Molyneux: Yeah, yeah. There is a wish list in Fable of things that we couldn't do and one of those things is having that ability. For a long time we did have a feature where you could import your hero to other people's games, that was one of the things we had to drop, because it meant we wouldn't be able to release the game for a very long time.
But that's one of my favourite features from that list. You and I with our individual heroes playing together in one world, that could be very cool. One of the things we do that is very unique is that once you finish the story and the credits roll up, we don't kick you out of the world. The world is still there and you can keep going, but it would be really nice to actually play with someone else's character.
Xbox Live gives you the ability to add additional content into Fable.

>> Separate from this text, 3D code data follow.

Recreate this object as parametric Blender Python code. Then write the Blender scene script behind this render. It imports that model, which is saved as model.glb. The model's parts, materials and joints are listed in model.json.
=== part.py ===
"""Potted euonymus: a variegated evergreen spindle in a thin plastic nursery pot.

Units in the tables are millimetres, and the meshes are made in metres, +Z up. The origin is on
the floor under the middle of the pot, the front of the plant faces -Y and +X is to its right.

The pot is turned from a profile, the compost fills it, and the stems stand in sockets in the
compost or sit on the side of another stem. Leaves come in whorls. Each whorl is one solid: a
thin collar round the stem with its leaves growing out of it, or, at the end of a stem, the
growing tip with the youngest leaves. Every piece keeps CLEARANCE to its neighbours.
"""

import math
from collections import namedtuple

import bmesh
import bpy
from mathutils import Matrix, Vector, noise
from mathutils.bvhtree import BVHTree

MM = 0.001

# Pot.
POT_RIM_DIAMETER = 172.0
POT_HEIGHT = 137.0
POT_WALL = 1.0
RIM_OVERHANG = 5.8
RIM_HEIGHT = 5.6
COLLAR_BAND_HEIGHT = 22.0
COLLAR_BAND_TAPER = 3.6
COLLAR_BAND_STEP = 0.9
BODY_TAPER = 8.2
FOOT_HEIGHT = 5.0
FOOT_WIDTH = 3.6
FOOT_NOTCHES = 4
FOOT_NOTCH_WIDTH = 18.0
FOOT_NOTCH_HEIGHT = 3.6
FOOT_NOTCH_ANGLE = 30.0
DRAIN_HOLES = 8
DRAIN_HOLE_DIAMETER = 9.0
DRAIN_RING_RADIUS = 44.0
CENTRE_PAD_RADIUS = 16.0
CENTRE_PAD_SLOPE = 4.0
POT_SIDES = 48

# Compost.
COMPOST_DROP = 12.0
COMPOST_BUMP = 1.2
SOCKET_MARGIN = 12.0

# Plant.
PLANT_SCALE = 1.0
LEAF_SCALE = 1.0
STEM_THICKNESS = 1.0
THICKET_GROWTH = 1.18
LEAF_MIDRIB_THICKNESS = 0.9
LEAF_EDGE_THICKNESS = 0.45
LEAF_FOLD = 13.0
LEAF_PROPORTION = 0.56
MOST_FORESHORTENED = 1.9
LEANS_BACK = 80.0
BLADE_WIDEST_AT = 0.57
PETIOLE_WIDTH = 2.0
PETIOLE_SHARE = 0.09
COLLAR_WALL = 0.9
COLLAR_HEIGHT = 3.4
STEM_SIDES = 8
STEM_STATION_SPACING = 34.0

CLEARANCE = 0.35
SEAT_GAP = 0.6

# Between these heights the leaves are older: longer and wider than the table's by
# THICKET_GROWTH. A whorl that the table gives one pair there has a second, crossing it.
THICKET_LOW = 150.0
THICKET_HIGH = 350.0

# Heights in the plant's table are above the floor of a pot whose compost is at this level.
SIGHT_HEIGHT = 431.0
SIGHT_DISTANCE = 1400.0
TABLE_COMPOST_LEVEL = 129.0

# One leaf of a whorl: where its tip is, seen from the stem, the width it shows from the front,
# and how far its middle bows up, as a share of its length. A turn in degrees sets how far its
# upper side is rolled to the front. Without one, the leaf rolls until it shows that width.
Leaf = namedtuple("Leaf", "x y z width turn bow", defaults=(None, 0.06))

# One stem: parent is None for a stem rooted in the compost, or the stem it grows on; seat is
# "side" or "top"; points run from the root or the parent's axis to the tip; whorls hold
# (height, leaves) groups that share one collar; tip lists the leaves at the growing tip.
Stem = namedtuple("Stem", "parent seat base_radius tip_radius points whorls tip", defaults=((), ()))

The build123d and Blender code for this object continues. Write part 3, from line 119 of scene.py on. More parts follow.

Is that something you've looked at?
Molyneux: We would really consider doing that, and actually we've already started planning about some of the things we could add. Whether that's a reality or not, I'm not sure.
I mean Fable is Live-aware and there's a feature which I'm not sure if it made it in actually. Up to three weeks ago it was in, but if you're Xbox connected, the names of the people in the towns were the names of your buddies.
And if you killed or married or insulted those people in the game, they'd be sent a message saying for example "You've been killed in Fable". It was a nice little gimmick, but it's one of those features when you get to the end, you've got to sacrifice a few little things like that.
So what's after Fable for Peter Molyneux?
Molyneux: Well I'm now working on the Movies and Black & White 2, and I'm also thinking about what's beyond that.
What about the prospect for new platforms like handhelds and the next generation of consoles? How do you feel about those?
Molyneux: There's some really amazing opportunities, not least of which Mark Healy at Lionhead did, this project called Rag Doll Kung Fu - that would be so cool on the DS.
That is one of the real joys of what we do, being able to work on all these new formats.